▸ STATED EXERCISE: Extract the complete listing and output it unchanged.

========================

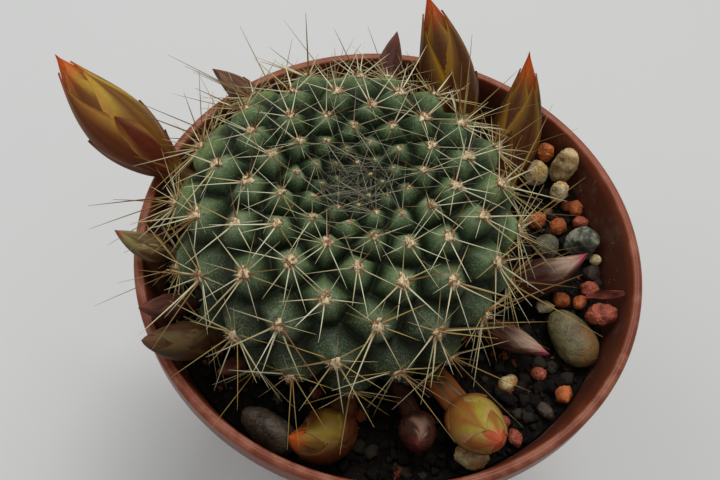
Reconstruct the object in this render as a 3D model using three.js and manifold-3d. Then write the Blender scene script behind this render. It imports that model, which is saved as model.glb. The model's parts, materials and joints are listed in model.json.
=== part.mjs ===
// A round cactus in bud, growing in gritty soil in a 9 cm plastic pot.
// Millimetres, +Z up, origin at the middle of the pot's underside, front of the pot towards -Y.
import * as THREE from 'three';
import { ConvexHull } from 'three/addons/math/ConvexHull.js';
import { mergeVertices } from 'three/addons/utils/BufferGeometryUtils.js';
import Module from 'manifold-3d';

const wasm = await Module();
wasm.setup();

// Driving dimensions

const clearance = 0.3;
const goldenTurn = Math.PI * (3 - Math.sqrt(5));

const pot = {
  height: 75,
  rimRadius: 45,
  bandHeight: 5,
  lipWidth: 1.75,
  lipRound: 0.8,
  edge: 0.6,
  wall: 1.4,
  taper: 0.2,
  floor: 2,
  heel: 3,
  heelWidth: 2,
  footWidth: 5,
  discRadius: 10,
  recess: 1,
  holes: 8,
  holeRadius: 3,
  holeCircle: 18,
  notches: 4,
  notchWidth: 5,
  sides: 36,
};

const soil = {
  level: 65.2,
  roughness: 1.1,
  lumpSize: 3.4,
  grainSize: 1.7,
  rings: 8,
  sides: 32,
  moundHeight: 2.2,
  moundRadius: 8,
  mound: [31, 22],
};

const plant = {
  centre: [-8.5, -0.5, 76.8],
  radius: 29.7,
  rise: 17.3,
  shoulder: 3.04,
  drop: 20,
  lean: 0.078,
  dimple: 3,
  dimpleRadius: 9,
  collar: -15,
  smoothBelow: -8.5,
  root: [[0, -36], [3.2, -35.2], [7.5, -29], [13, -22.5], [18.2, -16.5], [20.4, -13], [0, -9]],
  rootSides: 26,
  skirt: [0, 2, 4, 7],
  skirtHeight: 8,
};

// Tubercle number n stands at the arc length start + step n + growth n^2 from the crown.
const spiral = {
  count: 118,
  phase: 0.675,
  start: 2.82,
  step: 0.279,
  growth: 0.0015,
  lowest: -9.5,
  depth: 2.3,
  depthPerSpacing: 0.27,
  grooveReach: 0.55,
  split: 3,
  collarPoints: 20,
};

const areole = {
  height: 0.7,
  reach: 0.12,
};

const needle = {
  perAreole: 5,
  radius: 0.3,
  spread: 0.9,
  spreadPerSpacing: 0.14,
  sunk: 0.55,
  crownLength: 5,
  radialLength: 12,
  centralLength: 17,
  radialPitch: 24,
  centralPitch: 58,
  grown: 40,
  tries: 14,
  samples: 14,
  pastTip: 0.6,
  clearOf: { bud: 1.5, stone: 0.8, pot: 0.9, soil: 2.2 },
};

// The buds, bud_1 to bud_14. Each roots on the flank at an azimuth (degrees) and a height over the
// widest ring, leaves it at one heading and pitch, and has its tip at another heading and pitch.
// Where it bends sharply, reach is how far it holds its first heading. Some have a longer neck.
const buds = [
  { kind: 'ripe', azimuth: 169, height: 0.8, leaves: [159, 12], tip: [151, 24], length: 31, width: 10.9 },
  { kind: 'ripe', azimuth: 43, height: -5, leaves: [95, 27], tip: [110, 35], length: 33, width: 10.7 },
  { kind: 'ripe', azimuth: 26, height: -6, leaves: [54, 6], tip: [75, 32], length: 30, width: 9.7 },
  { kind: 'young', azimuth: 82, height: 0, leaves: [87, 7], tip: [85, 19], length: 15.5, width: 5.3 },
  { kind: 'young', azimuth: 127, height: 0.4, leaves: [136, 10], tip: [149, 16], length: 13, width: 4.8 },
  { kind: 'young', azimuth: 199, height: 0, leaves: [191, 13], tip: [178, 25], length: 10.3, width: 4.4 },
  { kind: 'young', azimuth: 217, height: -1.6, leaves: [216, 22], tip: [213, 33], length: 9.5, width: 4.3 },
  { kind: 'middle', azimuth: 232, height: -1, leaves: [221, 24], tip: [209, 31], length: 12.6, width: 5.9 },
  { kind: 'young', azimuth: 242, height: -6, leaves: [242, 27], tip: [229, 33], length: 6, width: 3 },
  {
    kind: 'middle', azimuth: 279.4, height: -5, leaves: [267, -19], reach: 11.4, tip: [233, 18],
    length: 13, width: 8.3,
  },
  {
    kind: 'young', azimuth: 296, height: -7, leaves: [306, -9], reach: 11.5, tip: [289, 19],
    length: 12.6, width: 6, neck: 0.4,
  },
  {
    kind: 'middle', azimuth: 310, height: -7, leaves: [310, -8], reach: 13.5, tip: [308.5, 21],
    length: 18.6, width: 8.6, neck: 0.4,
  },
  { kind: 'young', azimuth: 336, height: -7.5, leaves: [334, 5], tip: [336, 8.5], length: 14.2, width: 4.7 },
  { kind: 'young', azimuth: 353, height: -7, leaves: [350, 5], tip: [18, 12], length: 18.4, width: 6.5 },
];

// How deep in the flank a bud's line begins
const budRoot = 1.5;

// A bud's form along its length: the neck's share and its thickness against the belly, where the
// belly is thickest and how full it is. Each whorl of tepals lies over the next one in and narrows
// from one share of the length to its points, and turn says which tepals it stands between.
const budKinds = {
  ripe: {
    neck: 0.14,
    neckWidth: 0.36,
    belly: 0.48,
    fullness: 1.05,
    tepals: 5,
    stations: [0, 0.14, 0.25, 0.35, 0.45, 0.55, 0.65, 0.74, 0.83, 0.92],
    whorls: [
      { narrows: 0.12, points: 0.37, turn: 2, lift: 0.4 },
      { narrows: 0.42, points: 0.78, turn: 0, lift: 0.6 },
    ],
  },
  middle: {
    neck: 0.24,
    neckWidth: 0.5,
    belly: 0.46,
    fullness: 0.66,
    tepals: 4,
    stations: [0, 0.2, 0.36, 0.52, 0.66, 0.79, 0.91],
    whorls: [{ narrows: 0.42, points: 0.84, turn: 0, lift: 0.55 }],
  },
  young: {
    neck: 0.26,
    neckWidth: 0.5,
    belly: 0.42,
    fullness: 0.82,
    tepals: 3,
    stations: [0, 0.22, 0.4, 0.56, 0.72, 0.87],
    whorls: [{ narrows: 0.4, points: 0.8, turn: 0, lift: 0.4 }],
  },
};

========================

▸ EXERCISE SOLUTION:
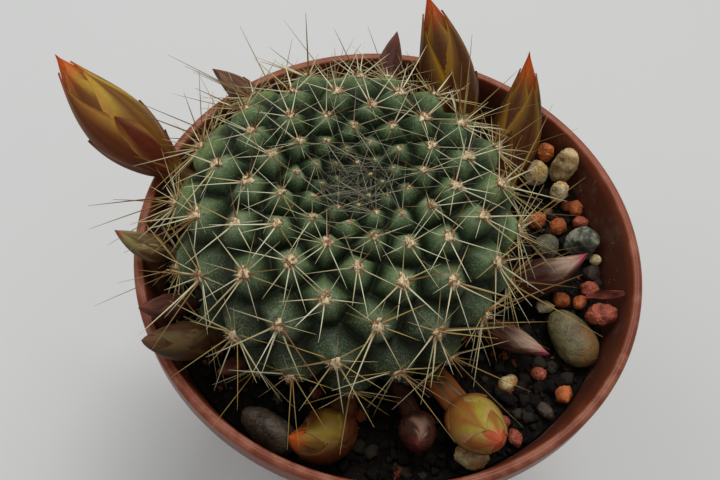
Reconstruct the object in this render as a 3D model using three.js and manifold-3d. Then write the Blender scene script behind this render. It imports that model, which is saved as model.glb. The model's parts, materials and joints are listed in model.json.
=== part.mjs ===
// A round cactus in bud, growing in gritty soil in a 9 cm plastic pot.
// Millimetres, +Z up, origin at the middle of the pot's underside, front of the pot towards -Y.
import * as THREE from 'three';
import { ConvexHull } from 'three/addons/math/ConvexHull.js';
import { mergeVertices } from 'three/addons/utils/BufferGeometryUtils.js';
import Module from 'manifold-3d';

const wasm = await Module();
wasm.setup();

// Driving dimensions

const clearance = 0.3;
const goldenTurn = Math.PI * (3 - Math.sqrt(5));

const pot = {
  height: 75,
  rimRadius: 45,
  bandHeight: 5,
  lipWidth: 1.75,
  lipRound: 0.8,
  edge: 0.6,
  wall: 1.4,
  taper: 0.2,
  floor: 2,
  heel: 3,
  heelWidth: 2,
  footWidth: 5,
  discRadius: 10,
  recess: 1,
  holes: 8,
  holeRadius: 3,
  holeCircle: 18,
  notches: 4,
  notchWidth: 5,
  sides: 36,
};

const soil = {
  level: 65.2,
  roughness: 1.1,
  lumpSize: 3.4,
  grainSize: 1.7,
  rings: 8,
  sides: 32,
  moundHeight: 2.2,
  moundRadius: 8,
  mound: [31, 22],
};

const plant = {
  centre: [-8.5, -0.5, 76.8],
  radius: 29.7,
  rise: 17.3,
  shoulder: 3.04,
  drop: 20,
  lean: 0.078,
  dimple: 3,
  dimpleRadius: 9,
  collar: -15,
  smoothBelow: -8.5,
  root: [[0, -36], [3.2, -35.2], [7.5, -29], [13, -22.5], [18.2, -16.5], [20.4, -13], [0, -9]],
  rootSides: 26,
  skirt: [0, 2, 4, 7],
  skirtHeight: 8,
};

// Tubercle number n stands at the arc length start + step n + growth n^2 from the crown.
const spiral = {
  count: 118,
  phase: 0.675,
  start: 2.82,
  step: 0.279,
  growth: 0.0015,
  lowest: -9.5,
  depth: 2.3,
  depthPerSpacing: 0.27,
  grooveReach: 0.55,
  split: 3,
  collarPoints: 20,
};

const areole = {
  height: 0.7,
  reach: 0.12,
};

const needle = {
  perAreole: 5,
  radius: 0.3,
  spread: 0.9,
  spreadPerSpacing: 0.14,
  sunk: 0.55,
  crownLength: 5,
  radialLength: 12,
  centralLength: 17,
  radialPitch: 24,
  centralPitch: 58,
  grown: 40,
  tries: 14,
  samples: 14,
  pastTip: 0.6,
  clearOf: { bud: 1.5, stone: 0.8, pot: 0.9, soil: 2.2 },
};

// The buds, bud_1 to bud_14. Each roots on the flank at an azimuth (degrees) and a height over the
// widest ring, leaves it at one heading and pitch, and has its tip at another heading and pitch.
// Where it bends sharply, reach is how far it holds its first heading. Some have a longer neck.
const buds = [
  { kind: 'ripe', azimuth: 169, height: 0.8, leaves: [159, 12], tip: [151, 24], length: 31, width: 10.9 },
  { kind: 'ripe', azimuth: 43, height: -5, leaves: [95, 27], tip: [110, 35], length: 33, width: 10.7 },
  { kind: 'ripe', azimuth: 26, height: -6, leaves: [54, 6], tip: [75, 32], length: 30, width: 9.7 },
  { kind: 'young', azimuth: 82, height: 0, leaves: [87, 7], tip: [85, 19], length: 15.5, width: 5.3 },
  { kind: 'young', azimuth: 127, height: 0.4, leaves: [136, 10], tip: [149, 16], length: 13, width: 4.8 },
  { kind: 'young', azimuth: 199, height: 0, leaves: [191, 13], tip: [178, 25], length: 10.3, width: 4.4 },
  { kind: 'young', azimuth: 217, height: -1.6, leaves: [216, 22], tip: [213, 33], length: 9.5, width: 4.3 },
  { kind: 'middle', azimuth: 232, height: -1, leaves: [221, 24], tip: [209, 31], length: 12.6, width: 5.9 },
  { kind: 'young', azimuth: 242, height: -6, leaves: [242, 27], tip: [229, 33], length: 6, width: 3 },
  {
    kind: 'middle', azimuth: 279.4, height: -5, leaves: [267, -19], reach: 11.4, tip: [233, 18],
    length: 13, width: 8.3,
  },
  {
    kind: 'young', azimuth: 296, height: -7, leaves: [306, -9], reach: 11.5, tip: [289, 19],
    length: 12.6, width: 6, neck: 0.4,
  },
  {
    kind: 'middle', azimuth: 310, height: -7, leaves: [310, -8], reach: 13.5, tip: [308.5, 21],
    length: 18.6, width: 8.6, neck: 0.4,
  },
  { kind: 'young', azimuth: 336, height: -7.5, leaves: [334, 5], tip: [336, 8.5], length: 14.2, width: 4.7 },
  { kind: 'young', azimuth: 353, height: -7, leaves: [350, 5], tip: [18, 12], length: 18.4, width: 6.5 },
];

// How deep in the flank a bud's line begins
const budRoot = 1.5;

// A bud's form along its length: the neck's share and its thickness against the belly, where the
// belly is thickest and how full it is. Each whorl of tepals lies over the next one in and narrows
// from one share of the length to its points, and turn says which tepals it stands between.
const budKinds = {
  ripe: {
    neck: 0.14,
    neckWidth: 0.36,
    belly: 0.48,
    fullness: 1.05,
    tepals: 5,
    stations: [0, 0.14, 0.25, 0.35, 0.45, 0.55, 0.65, 0.74, 0.83, 0.92],
    whorls: [
      { narrows: 0.12, points: 0.37, turn: 2, lift: 0.4 },
      { narrows: 0.42, points: 0.78, turn: 0, lift: 0.6 },
    ],
  },
  middle: {
    neck: 0.24,
    neckWidth: 0.5,
    belly: 0.46,
    fullness: 0.66,
    tepals: 4,
    stations: [0, 0.2, 0.36, 0.52, 0.66, 0.79, 0.91],
    whorls: [{ narrows: 0.42, points: 0.84, turn: 0, lift: 0.55 }],
  },
  young: {
    neck: 0.26,
    neckWidth: 0.5,
    belly: 0.42,
    fullness: 0.82,
    tepals: 3,
    stations: [0, 0.22, 0.4, 0.56, 0.72, 0.87],
    whorls: [{ narrows: 0.4, points: 0.8, turn: 0, lift: 0.4 }],
  },
};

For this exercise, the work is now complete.